Sudo: /usr/bin/sudo must be owned by uid 0 and have the setuid bit set

Hi there! I have the following problem:
I launched a new lxc container with
lxc launch ubuntu:20.04 sift
Got in its bash with
lxc exec sift bash
Now I’m root. I don’t want that so I
su ubuntu
Now as the ubuntu non-root user of the container I try to use sudo but I get
sudo: /usr/bin/sudo must be owned by uid 0 and have the setuid bit set
I’ve various things online but nothing seems to work. To save space I moved my containers to my 1TB hard drive using a ln -s. Could this be the case? Any ideas?

Edit: The result of ls -lh /usr/bin/sudo:
-rwxrwxrwx 1 nobody nogroup 163K Jan 19 14:21 /usr/bin/sudo
And if I try to run chown root:root /usr/bin/sudo nothing changes.


There are a few ways to get a shell into a LXD container.
The container images from the ubuntu: repository have by default a non-root account, ubuntu.

Here are a few ways to get a shell.

You can run lxc shell mycontainer
It is an internal lxc alias that gives you a root shell. It is one word shorted than doing lxc exec.

You can run lxc exec mycontainer -- sudo --user ubuntu --login
You get a login shell as user ubuntu.

For more on these, see

In the example you give, you would need to su - ubuntu or su --login ubuntu to get a properly setup shell, a login shell. Without that, you get weird Unix behaviour like the errors you point above.

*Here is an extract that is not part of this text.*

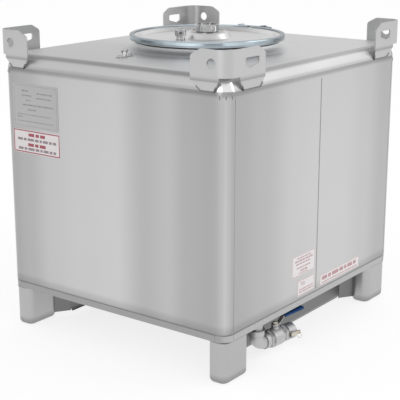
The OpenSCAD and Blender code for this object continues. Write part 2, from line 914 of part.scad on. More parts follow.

I deleted my old container since I did various stuff with chown and chmod and created a new one so I can make a fresh start. I executed lxc exec sift -- sudo --user ubuntu --login and I got:

sudo: error in /etc/sudo.conf, line 0 while loading plugin "sudoers_policy"
sudo: /usr/lib/sudo/ must be owned by uid 0
sudo: fatal error, unable to load plugins

Again similar to what I got before but with a few more stuff into it.

That output looks weird. As if the container is not fresh.
Here is how it looks on my system. The container image is ubuntu:, which defaults to ubuntu:20.04 because that is the current latest stable Ubuntu LTS release.

$ lxc launch ubuntu: mycontainer
Creating mycontainer
Starting mycontainer
$ lxc exec mycontainer -- sudo --user ubuntu --login
To run a command as administrator (user "root"), use "sudo <command>".
See "man sudo_root" for details.

ubuntu@mycontainer:~$ id
uid=1000(ubuntu) gid=1000(ubuntu) groups=1000(ubuntu),4(adm),20(dialout),24(cdrom),25(floppy),27(sudo),29(audio),30(dip),44(video),46(plugdev),117(netdev),118(lxd)

I get the same thing if I do:

$ lxc exec sift bash
root@sift:~# su ubuntu
To run a command as administrator (user "root"), use "sudo <command>".
See "man sudo_root" for details.

ubuntu@sift:/root$ id
uid=1000(ubuntu) gid=1000(ubuntu) groups=1000(ubuntu),4(adm),20(dialout),24(cdrom),25(floppy),27(sudo),29(audio),30(dip),44(video),46(plugdev),117(netdev),118(lxd)
ubuntu@sift:/root$ sudo
sudo: /usr/bin/sudo must be owned by uid 0 and have the setuid bit set

Now a thing that alerts me is that my hdd (where I have moved my containers to save space) is a NTFS hdd. Could this cause problems to my containers?

The problem was the NTFS file system of my hdd. Now the question is, would it be wise to make an ext4 partition on my hdd of like 100gb so I can save my linux stuff there? (I have a dual boot pc mint and win10)

I did not know it was possible to setup LXD to use the dir storage pool on an NTFS partition.

Ideally, you would dedicate about 20GB of space for LXD, or more (like the 100GB you mention). If you can have a separate partition with that space, it would be the best. Depending on your Linux kernel, if it has support for ZFS, use a ZFS storage pool, otherwise go for btrfs.

If you do not have a separate partition, LXD will create a loop file for you, let’s say a 20GB loop file and will use ZFS or btrfs in that file. Although it is not super optimal as having a separate dedicated partition, it is much better than using the dir type of storage pool.

You can create additional storage pools with lxc storage .... Them, lxc copy or _lxc move_your existing containers to the new storage pool. Eventually, make the new storage pool your default pool and maybe decommision the old pools.

When you use lxc storage create ... to create a new storage pool in a new partition, keep the partition unformatted so that LXD will format it for you in the way it wants.